In rural areas, the polling station was often at a plantation. The board of police, a countywide elective body, appointed inspectors and other election officials, who were usually leading local men. For example, in the fourth precinct in Bolivar County in 1855, the poll was held at the house of the neighborhood's leading citizen, "Squire" William Vick. Squire Vick and two other planters served as election inspectors. Each voter walked through the gate of Squire Vick's "Nitta Yuma" plantation and approached the front veranda, where the inspectors greeted them and probably chatted with them. Squire Vick, as host, almost certainly treated voters to food and drink.
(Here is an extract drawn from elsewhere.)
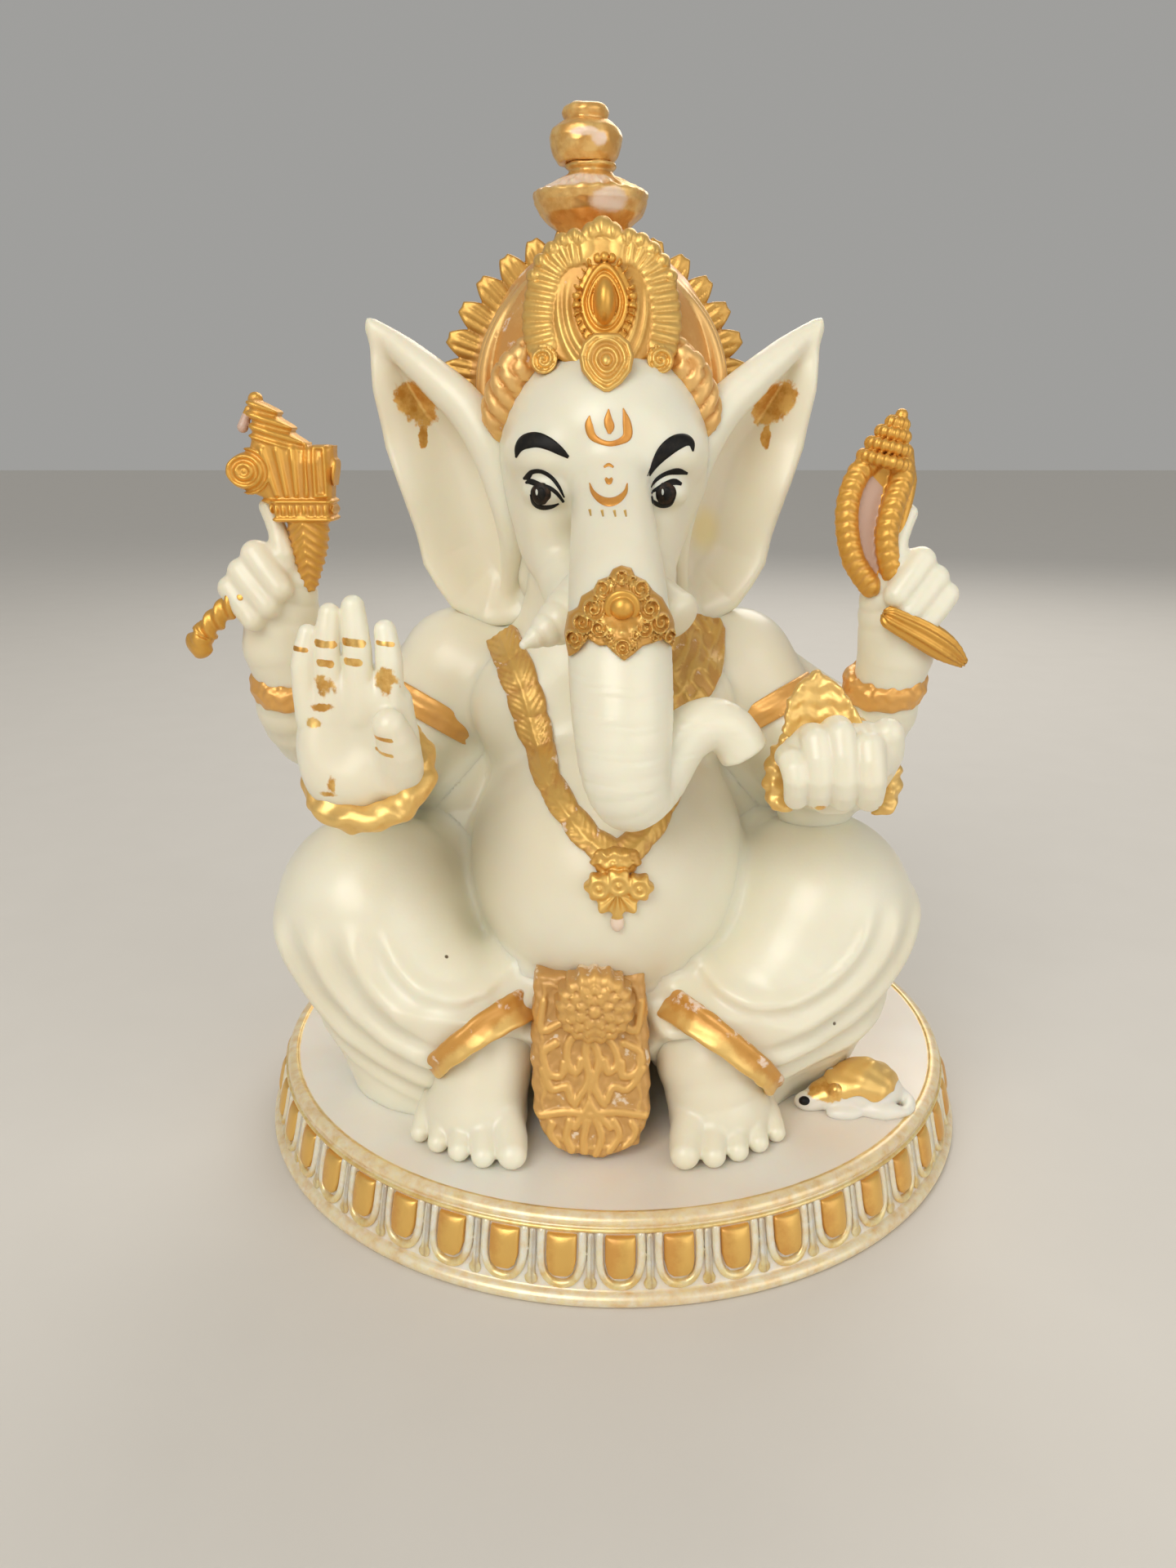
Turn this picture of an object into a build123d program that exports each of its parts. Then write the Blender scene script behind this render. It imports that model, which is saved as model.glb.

The voters then cast their votes under the watchful eyes of the inspectors and handed their ballots to the return officer, the nephew of another planter, for placement in the ballot box, and then gave their names to clerks. Because ballots of different candidates were usually different sizes and often different colors, voting was not secret. Functionally illiterate voters -- from 10 to 25 percent or more -- might ask for help filling out names of candidates for local offices, whose names were not on the ballots.
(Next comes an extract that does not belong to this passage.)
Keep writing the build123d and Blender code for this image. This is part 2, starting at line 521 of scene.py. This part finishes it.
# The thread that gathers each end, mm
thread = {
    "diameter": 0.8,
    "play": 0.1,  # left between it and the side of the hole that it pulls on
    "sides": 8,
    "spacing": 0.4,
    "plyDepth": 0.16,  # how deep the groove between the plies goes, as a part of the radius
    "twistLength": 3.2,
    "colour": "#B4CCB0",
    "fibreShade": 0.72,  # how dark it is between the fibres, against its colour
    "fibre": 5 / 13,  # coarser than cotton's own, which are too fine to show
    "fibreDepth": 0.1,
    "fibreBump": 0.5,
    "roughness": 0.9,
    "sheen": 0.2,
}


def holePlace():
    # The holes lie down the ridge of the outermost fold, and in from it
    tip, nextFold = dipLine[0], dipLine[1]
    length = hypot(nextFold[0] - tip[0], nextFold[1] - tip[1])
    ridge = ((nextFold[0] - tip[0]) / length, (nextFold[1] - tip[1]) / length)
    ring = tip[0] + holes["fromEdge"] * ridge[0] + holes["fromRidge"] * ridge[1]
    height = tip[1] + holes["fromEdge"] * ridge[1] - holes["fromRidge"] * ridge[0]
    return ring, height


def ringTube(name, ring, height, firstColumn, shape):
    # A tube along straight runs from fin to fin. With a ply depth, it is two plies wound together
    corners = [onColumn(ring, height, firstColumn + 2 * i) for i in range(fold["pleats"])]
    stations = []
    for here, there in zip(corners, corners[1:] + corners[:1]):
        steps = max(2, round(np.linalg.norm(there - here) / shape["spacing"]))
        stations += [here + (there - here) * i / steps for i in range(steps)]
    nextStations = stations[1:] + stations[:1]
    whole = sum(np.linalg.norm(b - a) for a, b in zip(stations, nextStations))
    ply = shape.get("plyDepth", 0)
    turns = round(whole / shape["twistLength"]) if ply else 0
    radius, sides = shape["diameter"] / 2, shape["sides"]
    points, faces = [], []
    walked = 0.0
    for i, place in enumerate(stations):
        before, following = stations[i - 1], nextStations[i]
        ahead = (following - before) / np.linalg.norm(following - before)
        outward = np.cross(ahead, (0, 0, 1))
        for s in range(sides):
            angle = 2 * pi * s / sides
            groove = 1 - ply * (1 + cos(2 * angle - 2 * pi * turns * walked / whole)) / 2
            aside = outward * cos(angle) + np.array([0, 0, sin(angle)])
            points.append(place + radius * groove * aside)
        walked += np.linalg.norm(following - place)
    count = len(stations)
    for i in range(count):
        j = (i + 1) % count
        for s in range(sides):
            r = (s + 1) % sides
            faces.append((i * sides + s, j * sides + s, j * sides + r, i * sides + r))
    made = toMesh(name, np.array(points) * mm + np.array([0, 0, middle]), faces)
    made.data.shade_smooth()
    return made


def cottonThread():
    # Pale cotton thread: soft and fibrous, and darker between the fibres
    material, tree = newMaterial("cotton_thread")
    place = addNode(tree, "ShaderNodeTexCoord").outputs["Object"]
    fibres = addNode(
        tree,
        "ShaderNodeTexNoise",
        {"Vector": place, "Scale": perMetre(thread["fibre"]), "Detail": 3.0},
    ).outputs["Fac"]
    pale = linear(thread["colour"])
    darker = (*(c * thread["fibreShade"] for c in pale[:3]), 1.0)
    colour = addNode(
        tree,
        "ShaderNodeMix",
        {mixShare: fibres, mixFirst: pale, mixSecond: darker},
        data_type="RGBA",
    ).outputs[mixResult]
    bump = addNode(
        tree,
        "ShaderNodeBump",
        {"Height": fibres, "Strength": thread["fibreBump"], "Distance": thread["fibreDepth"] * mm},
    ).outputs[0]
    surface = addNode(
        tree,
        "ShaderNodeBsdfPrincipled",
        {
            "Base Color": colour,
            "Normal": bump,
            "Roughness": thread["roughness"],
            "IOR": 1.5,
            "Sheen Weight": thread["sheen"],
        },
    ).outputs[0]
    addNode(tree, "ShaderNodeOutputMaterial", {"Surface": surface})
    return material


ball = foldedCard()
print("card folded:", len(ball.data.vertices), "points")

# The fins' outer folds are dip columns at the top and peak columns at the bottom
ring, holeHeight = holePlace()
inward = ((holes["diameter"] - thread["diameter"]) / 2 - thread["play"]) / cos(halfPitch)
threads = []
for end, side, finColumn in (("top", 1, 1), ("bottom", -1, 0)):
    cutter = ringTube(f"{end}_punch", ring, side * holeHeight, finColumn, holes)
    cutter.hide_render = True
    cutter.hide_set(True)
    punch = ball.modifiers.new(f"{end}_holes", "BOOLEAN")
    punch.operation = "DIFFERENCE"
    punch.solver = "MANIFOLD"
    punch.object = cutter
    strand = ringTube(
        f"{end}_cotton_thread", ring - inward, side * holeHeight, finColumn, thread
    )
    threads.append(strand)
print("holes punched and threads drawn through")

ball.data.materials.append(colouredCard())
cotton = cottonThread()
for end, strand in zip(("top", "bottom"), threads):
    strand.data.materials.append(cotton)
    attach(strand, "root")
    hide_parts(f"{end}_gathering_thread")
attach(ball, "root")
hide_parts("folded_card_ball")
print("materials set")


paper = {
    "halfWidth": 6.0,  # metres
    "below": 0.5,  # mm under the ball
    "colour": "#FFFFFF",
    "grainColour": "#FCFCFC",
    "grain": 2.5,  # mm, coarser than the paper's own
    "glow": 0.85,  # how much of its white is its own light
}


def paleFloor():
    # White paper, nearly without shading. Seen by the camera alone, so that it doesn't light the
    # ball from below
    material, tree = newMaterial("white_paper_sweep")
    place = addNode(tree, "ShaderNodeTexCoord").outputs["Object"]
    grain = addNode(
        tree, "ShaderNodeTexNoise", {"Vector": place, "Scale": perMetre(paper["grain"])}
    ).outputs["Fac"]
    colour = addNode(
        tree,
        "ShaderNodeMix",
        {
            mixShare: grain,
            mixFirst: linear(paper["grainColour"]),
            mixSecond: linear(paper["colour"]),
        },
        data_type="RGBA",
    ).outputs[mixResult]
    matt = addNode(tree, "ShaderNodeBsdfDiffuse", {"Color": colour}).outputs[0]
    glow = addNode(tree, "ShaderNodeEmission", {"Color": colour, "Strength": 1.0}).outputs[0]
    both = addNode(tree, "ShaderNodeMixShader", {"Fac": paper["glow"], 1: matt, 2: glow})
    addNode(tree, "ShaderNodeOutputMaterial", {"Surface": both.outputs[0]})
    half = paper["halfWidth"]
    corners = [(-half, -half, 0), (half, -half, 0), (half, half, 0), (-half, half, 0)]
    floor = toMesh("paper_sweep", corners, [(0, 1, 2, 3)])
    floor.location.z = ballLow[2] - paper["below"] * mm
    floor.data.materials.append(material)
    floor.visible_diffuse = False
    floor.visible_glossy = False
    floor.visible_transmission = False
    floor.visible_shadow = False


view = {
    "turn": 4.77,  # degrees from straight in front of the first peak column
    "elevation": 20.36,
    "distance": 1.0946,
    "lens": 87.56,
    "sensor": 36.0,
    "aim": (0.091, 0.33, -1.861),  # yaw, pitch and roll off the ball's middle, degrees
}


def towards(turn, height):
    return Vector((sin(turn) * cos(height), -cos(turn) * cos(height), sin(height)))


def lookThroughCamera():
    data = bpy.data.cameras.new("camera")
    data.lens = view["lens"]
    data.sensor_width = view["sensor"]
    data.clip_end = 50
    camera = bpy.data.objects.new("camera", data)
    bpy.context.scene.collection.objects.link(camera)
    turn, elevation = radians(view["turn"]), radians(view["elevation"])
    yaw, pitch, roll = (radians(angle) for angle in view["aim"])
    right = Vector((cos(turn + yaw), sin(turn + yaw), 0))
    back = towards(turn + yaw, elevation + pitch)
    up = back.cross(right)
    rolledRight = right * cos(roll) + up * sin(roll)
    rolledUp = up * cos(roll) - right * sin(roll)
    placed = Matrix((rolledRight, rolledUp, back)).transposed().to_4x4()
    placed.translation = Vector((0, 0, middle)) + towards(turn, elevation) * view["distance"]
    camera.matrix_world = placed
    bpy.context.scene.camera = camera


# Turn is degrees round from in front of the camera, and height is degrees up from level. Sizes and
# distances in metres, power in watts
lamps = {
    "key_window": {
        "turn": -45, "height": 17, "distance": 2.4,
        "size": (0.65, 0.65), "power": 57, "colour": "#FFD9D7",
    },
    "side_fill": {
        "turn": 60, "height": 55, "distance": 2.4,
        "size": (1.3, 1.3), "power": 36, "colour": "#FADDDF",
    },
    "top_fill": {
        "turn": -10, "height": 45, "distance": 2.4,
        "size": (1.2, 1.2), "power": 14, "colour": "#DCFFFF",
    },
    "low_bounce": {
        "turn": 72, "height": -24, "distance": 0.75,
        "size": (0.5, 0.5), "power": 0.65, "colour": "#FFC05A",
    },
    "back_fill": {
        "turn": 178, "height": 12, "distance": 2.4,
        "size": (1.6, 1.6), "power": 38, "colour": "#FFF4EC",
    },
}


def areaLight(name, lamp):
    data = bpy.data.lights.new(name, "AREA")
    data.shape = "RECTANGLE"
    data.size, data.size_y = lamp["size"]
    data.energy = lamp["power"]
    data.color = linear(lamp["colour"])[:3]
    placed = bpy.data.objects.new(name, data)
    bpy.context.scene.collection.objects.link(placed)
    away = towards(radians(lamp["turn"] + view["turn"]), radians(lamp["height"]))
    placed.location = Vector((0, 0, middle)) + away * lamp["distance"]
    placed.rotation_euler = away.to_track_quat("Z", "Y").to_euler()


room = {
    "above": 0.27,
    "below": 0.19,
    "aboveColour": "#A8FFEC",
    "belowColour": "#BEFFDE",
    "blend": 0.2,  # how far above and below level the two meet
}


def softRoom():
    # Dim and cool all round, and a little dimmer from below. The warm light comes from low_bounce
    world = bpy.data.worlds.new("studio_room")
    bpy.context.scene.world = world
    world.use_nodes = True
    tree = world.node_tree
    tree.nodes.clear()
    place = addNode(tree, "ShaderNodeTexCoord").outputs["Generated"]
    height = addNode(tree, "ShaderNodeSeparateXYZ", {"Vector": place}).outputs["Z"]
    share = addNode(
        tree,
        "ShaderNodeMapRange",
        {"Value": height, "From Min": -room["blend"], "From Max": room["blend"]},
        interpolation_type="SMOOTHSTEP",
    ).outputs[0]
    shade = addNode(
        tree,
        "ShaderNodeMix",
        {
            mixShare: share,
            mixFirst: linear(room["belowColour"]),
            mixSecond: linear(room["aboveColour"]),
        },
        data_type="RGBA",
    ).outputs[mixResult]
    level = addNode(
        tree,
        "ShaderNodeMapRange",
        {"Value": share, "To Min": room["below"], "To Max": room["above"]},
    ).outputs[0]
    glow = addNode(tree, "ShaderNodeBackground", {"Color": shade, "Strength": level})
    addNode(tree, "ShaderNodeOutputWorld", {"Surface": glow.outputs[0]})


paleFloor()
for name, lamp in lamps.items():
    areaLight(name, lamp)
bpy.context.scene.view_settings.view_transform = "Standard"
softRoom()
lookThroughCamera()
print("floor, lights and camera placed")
What wonderful images! You really get a feel for the process. The voters are free men who approach to exercise the quintessential right of free men. They are treated as free and equals by the leading citizens of the area, who may want their votes in the future. And yet the entire ritual subtlely but clearly emphasizes the wealth, importance and authority of the leading men. Professor Olson comments:
"All of these considerations betray the importance of the voting process as a public ritual, and underscore its many-layered meanings and implications. Especially in small rural neighborhoods, planter-inspectors potentially held vast power. Not everyone voted alike, but most did -- some out of genuine class bonding or a shared masculine perspective, but others because they felt pressured by Squire Vick and his friends. . . . Certainly the record implies numerous limitations on freedom of choice and demonstrates that deference and intimidation survived the movement to printed ballots and mass democracy. At the very least, scenes like those on Vick's veranda discredit notions of frontier democracy or the rampant egalitarianism that supposedly made elite hegemony or inherited hierarchy untenable in the Old Southwest."
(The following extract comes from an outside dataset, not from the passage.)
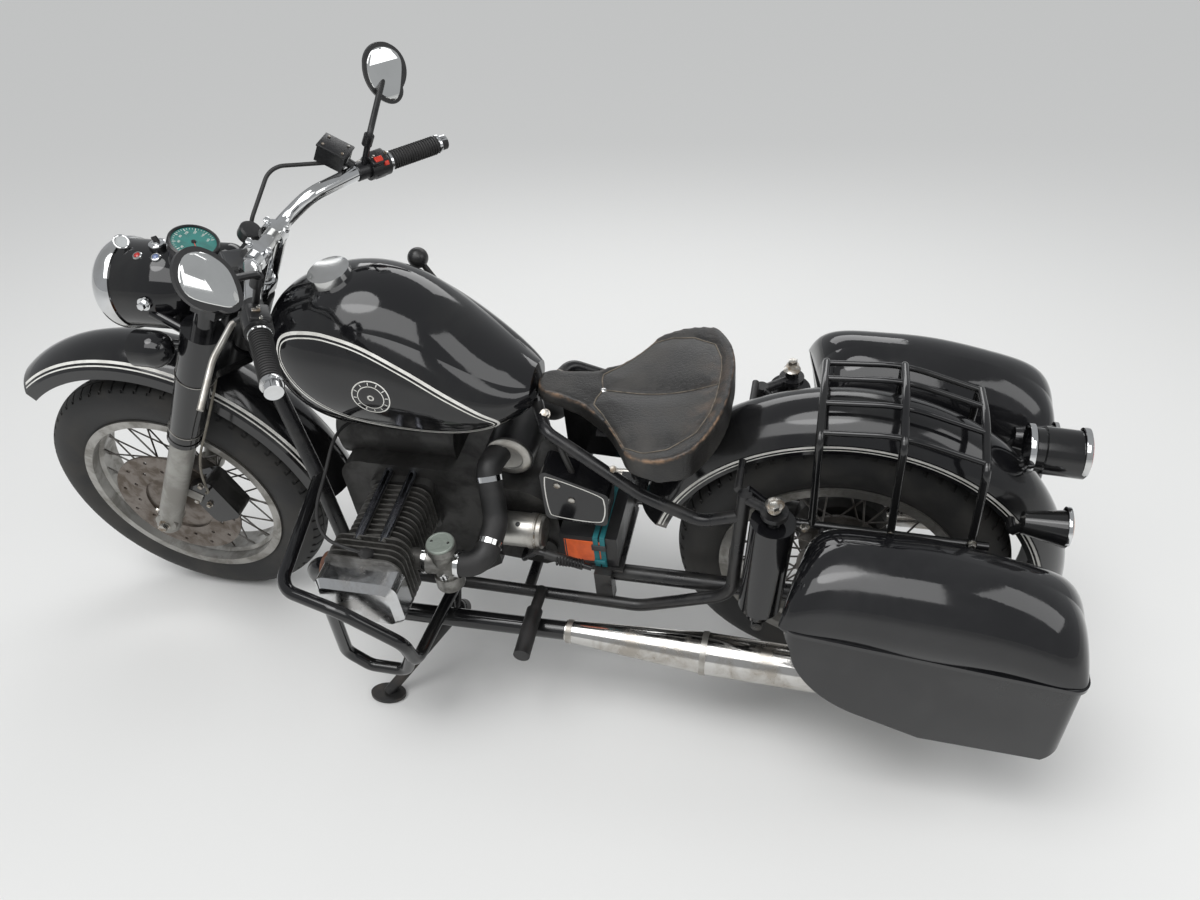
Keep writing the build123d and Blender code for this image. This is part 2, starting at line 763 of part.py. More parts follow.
# Frame: backbone with the steering head, then a cradle and a seat rail on each side
head_tube = steered(rod((0, 0, head_bottom), (0, 0, head_top), head_radius))
head_space = steered(rod((0, 0, head_bottom - 60.0), (0, 0, head_top), head_radius))
stem_space = steered(rod((0, 0, head_bottom - 1.0), (0, 0, head_top + 1.0), stem_radius + running_gap))
spine_start = steered_point(0, 0, 606.0)
spine_run = (Vector(*spine_end) - spine_start).normalized()
spine = rod(spine_start + spine_run * (head_radius - 3.0), spine_end, spine_radius)
keep("frame_backbone", joined(head_tube, spine) - stem_space)
cradle = []
seat_rails = []
tube_top = steered_point(-head_x_back, 0, 600.0)
for side in (-1, 1):
    y = side * rail_y
    shoulder = (1040.0, y, rail_z + 60.0)
    down = bent_tube([(tube_top.X, side * 24.0, tube_top.Z), (1072.0, side * 118.0, 560.0), shoulder],
                     [160.0], tube_radius)
    rail = bent_tube([shoulder, (1022.0, y, rail_z), (395.0, y, rail_z - 12.0), (205.0, y, 352.0),
                      (182.0, y, 652.0)], [30.0, 90.0, 60.0], rail_radius)
    cradle.append(joined(down - head_space, rail))
    seat_rail = bent_tube([(604.0, side * 8.0, 704.0), (560.0, side * 100.0, 712.0),
                           (378.0, side * 144.0, 614.0), (262.0, y, 564.0), (191.0, y, 590.0)],
                          [30.0, 120.0, 50.0], rail_radius - 1.0)
    pin_foot = Vector(shock_top[0], side * shock_y, shock_top[1])
    skirt_angle = math.radians(59.0)
    skirt = Vector(math.cos(skirt_angle), 0, math.sin(skirt_angle)) * (rear_fender_knee - 8.0)
    skirt_point = rear_axle + skirt + Vector(0, side * (rear_fender_half - 0.5 * fender_wall), 0)
    mount = joined(rod((182.0, y, 640.0), pin_foot + Vector(0, 0, 6.0), 10.0),
                   rod(pin_foot + Vector(0, 0, 2.0), pin_foot + Vector(0, 0, 12.0), 25.0),
                   rod(Vector(skirt_point.X, side * rail_y, skirt_point.Z), skirt_point, 7.0))
    pin_space = rod(pin_foot - Vector(0, 0, 60.0), pin_foot + Vector(0, 0, 60.0), shock_pin_radius + seat_gap)
    seat_rails.append(joined(seat_rail, mount) - pin_space - nodes["frame_backbone"] - cradle[-1]
                      - nodes["rear_fender"])
keep("frame_cradle", *cradle)
keep("frame_seat_rails", *seat_rails)

# Fuel tank: sections across the machine from the nose back, then the tunnel, cap and neck
tank_sections = (
    # x, half width of floor, floor z, half width, its z, half width of shoulder, its z, top z
    (1108.0, 34.0, 772.0, 52.0, 814.0, 38.0, 868.0, 884.0),
    (1070.0, 78.0, 730.0, 112.0, 802.0, 78.0, 898.0, 930.0),
    (990.0, 104.0, 700.0, 146.0, 794.0, 104.0, 920.0, 968.0),
    (900.0, 110.0, 692.0, 155.0, 788.0, 110.0, 928.0, 980.0),
    (800.0, 108.0, 688.0, 151.0, 772.0, 102.0, 898.0, 950.0),
    (700.0, 94.0, 692.0, 130.0, 752.0, 84.0, 828.0, 862.0),
    (640.0, 72.0, 706.0, 98.0, 744.0, 62.0, 784.0, 804.0),
    (600.0, 44.0, 724.0, 58.0, 746.0, 40.0, 766.0, 778.0),
)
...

It's really nice to run into books that dig deeper, usually focusing on a particular state or region within a state. Christopher J. Olsen's fine book, Political Culture and Secession in Mississippi: Masculinity, Honor and the Antiparty Tradition, 1830-1860 (Oxford University Press 2000) is such a work. What I really like about it is that it puts you on the ground and helps explain, on a very practical level, how local institutions worked.
Rather than provide a generalized review, I thought I'd imitate Olsen's methodology by summarizing just a few pages, focusing on voting. At pages 125-31, Olsen provides a graphic description of the mechanics of voting in antebellum Mississippi that is a joy to read.
In rural areas, the polling station was often at a plantation. The board of police, a countywide elective body, appointed inspectors and other election officials, who were usually leading local men. For example, in the fourth precinct in Bolivar County in 1855, the poll was held at the house of the neighborhood's leading citizen, "Squire" William Vick. Squire Vick and two other planters served as election inspectors. Each voter walked through the gate of Squire Vick's "Nitta Yuma" plantation and approached the front veranda, where the inspectors greeted them and probably chatted with them. Squire Vick, as host, almost certainly treated voters to food and drink.
The voters then cast their votes under the watchful eyes of the inspectors and handed their ballots to the return officer, the nephew of another planter, for placement in the ballot box, and then gave their names to clerks. Because ballots of different candidates were usually different sizes and often different colors, voting was not secret. Functionally illiterate voters -- from 10 to 25 percent or more -- might ask for help filling out names of candidates for local offices, whose names were not on the ballots.
What wonderful images! You really get a feel for the process. The voters are free men who approach to exercise the quintessential right of free men. They are treated as free and equals by the leading citizens of the area, who may want their votes in the future. And yet the entire ritual subtlely but clearly emphasizes the wealth, importance and authority of the leading men. Professor Olson comments:
"All of these considerations betray the importance of the voting process as a public ritual, and underscore its many-layered meanings and implications. Especially in small rural neighborhoods, planter-inspectors potentially held vast power. Not everyone voted alike, but most did -- some out of genuine class bonding or a shared masculine perspective, but others because they felt pressured by Squire Vick and his friends. . . . Certainly the record implies numerous limitations on freedom of choice and demonstrates that deference and intimidation survived the movement to printed ballots and mass democracy. At the very least, scenes like those on Vick's veranda discredit notions of frontier democracy or the rampant egalitarianism that supposedly made elite hegemony or inherited hierarchy untenable in the Old Southwest."